Yes, because you have to consider the other person's needs, feelings and wishes. To maintain a relationship you have to give and receive. You have to grow together and sometimes that means giving up behaviors, habits and ideas which don't fit into your future. Dh and I are both middle kids and I think it gave us the skills needed for a successful relationship.
Anonymous
Anonymous wrote:I don't think it's hard if you put in effort each day. It's like keeping your room clean - if you tidy for 5 minutes in the morning and 5 minutes before bed, your bedroom never gets too messy. But if you don't invest that time and effort, it becomes a HUGE, overwhelming mess.


Can you talk a little about what that daily effort looks like to you?
Anonymous
Anonymous wrote:Relationships are like marathons. If you put all of your energy and passion in the first mile you will never complete the race. Too often people are overwhelmed with early relationship passions and never get to really understand and know their partner. A question to ask is could this person be my best friend in 25 years?

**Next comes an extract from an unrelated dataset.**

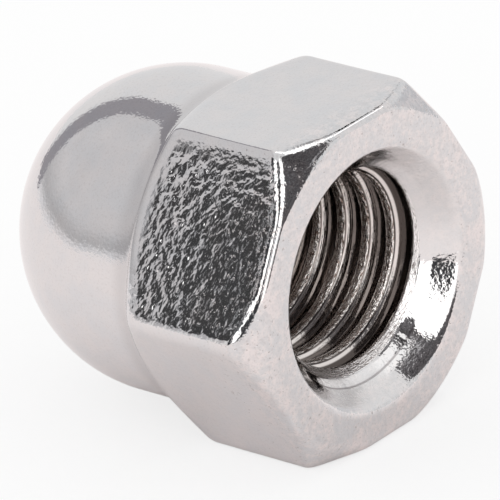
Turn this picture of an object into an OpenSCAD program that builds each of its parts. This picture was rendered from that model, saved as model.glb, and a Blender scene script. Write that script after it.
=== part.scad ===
// Domed cap nut with a blind M12 thread, forged and turned from one piece and chrome plated.
// It lies on one flat. The origin is the centre of the bearing face, at the mouth of the hole,
// and the thread's axis runs along +Y into the dome.

/* [Hexagon] */
// Width across the flats
across_flats = 19; // [18.8:0.1:22]
// Amount by which each of the six corners is eased, measured towards the axis
corner_ease = 0.06; // [0.02:0.01:0.4]
// Radius between the front chamfer and the six corners
front_corner_r = 1; // [0.1:0.1:1.5]
// Radius between the six corners and the shoulder
rear_corner_r = 1.4; // [0.1:0.1:1.5]

/* [Bearing face] */
// Outer diameter of the flat ring that bears on the work
ring_d = 18.7; // [16.5:0.1:18.7]
// Angle of the front chamfer, measured from the bearing face
front_angle = 41.5; // [25:0.5:45]
// Radius between the ring and the front chamfer
ring_edge_r = 1.3; // [0.1:0.1:1.5]

/* [Dome] */
// Height of the whole nut, from the bearing face to the tip of the dome
overall_h = 22.9; // [21:0.1:26]
// Diameter of the dome and of the straight wall below it
dome_d = 18.4; // [17:0.1:18.7]
// Height above the bearing face at which the dome's straight wall begins
neck_h = 11; // [8:0.05:12]
// Angle of the shoulder behind the hexagon, measured from the bearing face
shoulder_angle = 31; // [25:1:60]
// Radius of the hollow blend between the shoulder and the dome's wall
neck_r = 2; // [0.5:0.1:4]

/* [Threaded hole] */
// Major diameter of the thread, M12
thread_d = 12; // [11:0.5:13]
// Pitch of the thread
pitch = 1.75; // [1.25:0.25:2]
// Depth of the tapped thread, as a share of the full profile's
thread_share = 0.7; // [0.55:0.05:1]
// Depth of the full-width hole, from the bearing face
hole_depth = 16.5; // [14:0.1:17]
// Angle across the drill point at the bottom of the hole
drill_angle = 118; // [90:1:140]
// Diameter of the countersink at the bearing face
mouth_d = 14.8; // [13.4:0.1:16]
// Depth at which the countersink has narrowed to the major diameter
mouth_depth = 1.95; // [1:0.05:3]
// Radius of the lip between the ring and the countersink
lip_r = 0.9; // [0.1:0.1:1]

/* [Hidden] */
$fn = 96;

// Straight steps in each rounded edge of an outline
ARC_STEPS = 8;
// How far a cut runs past the face that it opens
CUT = 2;
// Height of the fundamental triangle of a 60 degree thread, as a share of the pitch
THREAD_TRIANGLE = sqrt(3) / 2;
// Share of that triangle between the major and the minor diameter of a full thread
FULL_THREAD = 5 / 8;

flat_r = across_flats / 2;
corner_r = flat_r / cos(30) - corner_ease;
ring_r = ring_d / 2;
dome_r = dome_d / 2;
dome_z = overall_h - dome_r;
front_corner_h = (corner_r - ring_r) * tan(front_angle);

// The hollow neck blend turns from the shoulder's flank into the dome's wall
neck_turn = 90 - shoulder_angle;
neck_centre_r = dome_r + neck_r;
flank_r = neck_centre_r - neck_r * cos(neck_turn);
flank_h = neck_h - neck_r * sin(neck_turn);
rear_corner_h = flank_h - (corner_r - flank_r) * tan(shoulder_angle);

bore_r = thread_d / 2 - thread_share * FULL_THREAD * THREAD_TRIANGLE * pitch;
mouth_r = mouth_d / 2;
mouth_slope = mouth_depth / (mouth_r - thread_d / 2);
bore_start = (mouth_r - bore_r) * mouth_slope;
drill_tip = hole_depth + bore_r / tan(drill_angle / 2);

// Points on an arc, from one angle to another
function arc(centre, radius, from, to) =
    [for (i = [0 : ARC_STEPS]) let (a = from + (to - from) * i / ARC_STEPS)
        centre + radius * [cos(a), sin(a)]];

function unit(v) = v / norm(v);

// Points that round the corner b of the path a, b, c to a radius
function rounded(a, b, c, radius) =
    let (u = unit(a - b), v = unit(c - b), half = acos(u * v) / 2,
         centre = b + unit(u + v) * radius / sin(half),
         start = b + u * radius / tan(half) - centre,
         end = b + v * radius / tan(half) - centre,
         from = atan2(start[1], start[0]),
         swing = atan2(start[0] * end[1] - start[1] * end[0], start * end))
    arc(centre, radius, from, from + swing);

// Hexagonal bar with a flat above and a flat below
module hex_bar() {
    translate([0, 0, -CUT]) cylinder(r = flat_r / cos(30), h = overall_h + 2 * CUT, $fn = 6);
}

// Half of the outline that is turned about the axis: ring, chamfer, shoulder, neck and dome
module turned_outline() {
    ring = [ring_r, 0];
    front_corner = [corner_r, front_corner_h];
    rear_corner = [corner_r, rear_corner_h];
    polygon(concat(
        [[0, 0]],
        rounded([0, 0], ring, front_corner, ring_edge_r),
        rounded(ring, front_corner, rear_corner, front_corner_r),
        rounded(front_corner, rear_corner, [flank_r, flank_h], rear_corner_r),
        arc([neck_centre_r, neck_h], neck_r, 180 + neck_turn, 180),
        [[dome_r, dome_z], [0, dome_z]]
    ));
    intersection() {
        translate([0, dome_z]) circle(r = dome_r);
        translate([0, dome_z]) square(dome_r);
    }
}

// Blind hole at the thread's crests, with its countersunk mouth and drill point
module tapped_hole() {
    mouth = [mouth_r, 0];
    bore_top = [bore_r, bore_start];
    lip = rounded([ring_r, 0], mouth, bore_top, lip_r);
    rotate_extrude() polygon(concat(
        [[0, drill_tip], [0, -CUT], [lip[0][0], -CUT]],
        lip,
        [bore_top, [bore_r, hole_depth]]
    ));
}

module cap_nut() {
    color([0.80, 0.79, 0.79])
    rotate([-90, 0, 0])
    difference() {
        intersection() {
            hex_bar();
            rotate_extrude() turned_outline();
        }
        tapped_hole();
    }
}

cap_nut();
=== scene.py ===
"""Cap nut: the plated nut with its true thread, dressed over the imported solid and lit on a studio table."""
import math
from collections import namedtuple
from types import SimpleNamespace

import bpy
from mathutils import Matrix, Vector

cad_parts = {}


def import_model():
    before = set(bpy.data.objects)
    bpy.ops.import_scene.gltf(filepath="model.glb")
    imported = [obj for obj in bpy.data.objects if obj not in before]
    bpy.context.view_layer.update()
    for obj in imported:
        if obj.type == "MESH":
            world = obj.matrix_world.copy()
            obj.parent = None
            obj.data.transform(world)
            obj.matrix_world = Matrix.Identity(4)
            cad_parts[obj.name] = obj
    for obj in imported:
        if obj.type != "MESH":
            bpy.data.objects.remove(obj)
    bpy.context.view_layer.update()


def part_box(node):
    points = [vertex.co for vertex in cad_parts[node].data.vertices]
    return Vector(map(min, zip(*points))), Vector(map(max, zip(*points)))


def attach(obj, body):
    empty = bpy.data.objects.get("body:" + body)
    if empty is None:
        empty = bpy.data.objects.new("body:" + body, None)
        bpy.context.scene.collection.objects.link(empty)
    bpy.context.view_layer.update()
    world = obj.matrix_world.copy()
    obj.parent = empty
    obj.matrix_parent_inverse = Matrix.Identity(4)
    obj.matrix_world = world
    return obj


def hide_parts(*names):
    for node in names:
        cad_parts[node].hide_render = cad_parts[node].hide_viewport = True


MM = 0.001
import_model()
low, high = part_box("cap_nut")
CENTRE = (low + high) / 2

# ---------------------------------------------------------------- sizes, in metres and radians
SIZES = {
    "Across Flats": high.z - low.z,
    "Corner Softness": 0.50 * MM,
    "Ring Diameter": 18.7 * MM,
    "Front Angle": math.radians(41.5),
    "Least Chamfer": 0.36 * MM,
    "Overall Height": high.y - 0.02 * MM,
    "Dome Diameter": 18.4 * MM,
    "Shoulder Angle": math.radians(31),
    "Neck Height": 9.87 * MM,
    "Thread Diameter": 12.1 * MM,
    "Crest Diameter": 10.8 * MM,
    "Crest Width": 0.48 * MM,
    "Pitch": 1.75 * MM,
    "Hole Depth": 16.5 * MM,
    "Drill Half Angle": math.radians(59),
    "Mouth Diameter": 14.8 * MM,
    "Mouth Depth": 1.87 * MM,
    "Mouth Floor Diameter": 11.74 * MM,
}
COLUMNS_PER_FLAT = 48
CROWDING = 0.8             # how far the columns crowd towards the six corners, below 1
SKIN_ROWS = 118            # rows of the outer skin, and below it the rows of each stretch of the bore
MOUTH_ROWS = 12
ROWS_PER_PITCH = 14
TAIL_ROWS = 2
POINT_ROWS = 10
JOIN_HEIGHT = 0.6 * MM     # height inside the mouth where the outer skin meets the bore
FIRST_CREST = 1.25 * MM    # height of the thread's crest at the first column
THREAD_FADE = (15.0 * MM, 16.1 * MM)    # the thread runs out between these heights
HELIX_END = 16.2 * MM      # the rows follow the helix up to here
LEAD_IN = 0.55             # narrowing of the thread's first turn below the countersink
COUNTERSINK = 0.77         # narrowing of the countersink's outer cone
BEVEL = 0.95               # narrowing of its steeper inner cone, down to the lead-in
BEVEL_WANDER = 0.16        # how far that narrowing wanders on the way round
RUN_IN = 2.0               # how steeply the thread deepens below the countersink
WORN_CORNER = 270          # angle of the corner that is rounder than the others, from +Z towards +X

# ---------------------------------------------------------------- camera axes
CAMERA_PLACE = Vector((-293.64, -259.66, 184.07)) * MM
CAMERA_RIGHT = Vector((0.63757, -0.76409, -0.09839))
CAMERA_DOWN = Vector((-0.38136, -0.20205, -0.90208))
CAMERA_AHEAD = Vector((0.66938, 0.61266, -0.42021))
TO_CAMERA = -CAMERA_AHEAD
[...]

It’s a marathon with an unknown course and unlimited potential obstacles and midway thru you realise the person you started has turned into stranger, and, oh, you are now your mother.

Good luck training for that!!
Anonymous
Read something interesting said by Cindy Crawford's husband. "Cindy and I were friends before we started dating and we're still friends". Not a bad way to look at it.
Anonymous
Anonymous wrote:
Anonymous wrote:I don't think it's hard if you put in effort each day. It's like keeping your room clean - if you tidy for 5 minutes in the morning and 5 minutes before bed, your bedroom never gets too messy. But if you don't invest that time and effort, it becomes a HUGE, overwhelming mess.


Can you talk a little about what that daily effort looks like to you?


NP. Making an effort to be kind, even when you’re feeling grouchy, for example. Remembering small things that your SO appreciates.
Anonymous
Anonymous wrote:Read something interesting said by Cindy Crawford's husband. "Cindy and I were friends before we started dating and we're still friends". Not a bad way to look at it.


My husband and I were very good friends for about three years before we finally got together. We’ve been happily married 32 years and being good friends really helped.
Anonymous
Anonymous wrote:
Anonymous wrote:Opposite sex romantic relationships seem so hard to me. On one hand you can meet someone feel amazing sparks and it’s incredible. But long-terms relationships are just so much hassle. The disagreements and being taken for granted. It’s so frustrating!

Yes, because you have to consider the other person's needs, feelings and wishes. To maintain a relationship you have to give and receive. You have to grow together and sometimes that means giving up behaviors, habits and ideas which don't fit into your future. Dh and I are both middle kids and I think it gave us the skills needed for a successful relationship.


Can others talk about behaviors, habits, or ideas they’ve given up to be in a relationship? Or things you partner had to give up?
Anonymous
Anonymous wrote:
Anonymous wrote:I don't think it's hard if you put in effort each day. It's like keeping your room clean - if you tidy for 5 minutes in the morning and 5 minutes before bed, your bedroom never gets too messy. But if you don't invest that time and effort, it becomes a HUGE, overwhelming mess.


Can you talk a little about what that daily effort looks like to you?


It’s a lot of things. Last week he had a big client meeting and that morning as he walked out the door I blasted the theme song from Rocky for him. I try to compliment often and if I have to criticize do it privately and be succinct in saying what I want him to change . I apologize whenever I should. We normally do our own laundry but if he’s super busy I’ll do it for him. I got him flowers recently. The little things add up so much. I compliment him often.
Anonymous
Anonymous wrote:
Anonymous wrote:
Anonymous wrote:I don't think it's hard if you put in effort each day. It's like keeping your room clean - if you tidy for 5 minutes in the morning and 5 minutes before bed, your bedroom never gets too messy. But if you don't invest that time and effort, it becomes a HUGE, overwhelming mess.


Can you talk a little about what that daily effort looks like to you?


It’s a lot of things. Last week he had a big client meeting and that morning as he walked out the door I blasted the theme song from Rocky for him. I try to compliment often and if I have to criticize do it privately and be succinct in saying what I want him to change . I apologize whenever I should. We normally do our own laundry but if he’s super busy I’ll do it for him. I got him flowers recently. The little things add up so much. I compliment him often.


Thank you. Can you share a little
About major compromises you’ve had to make in order for the marriage to work? Any personality traits you overlook?
Anonymous
I’ve always said that my relationship with DH is really really easy, it’s life that is hard.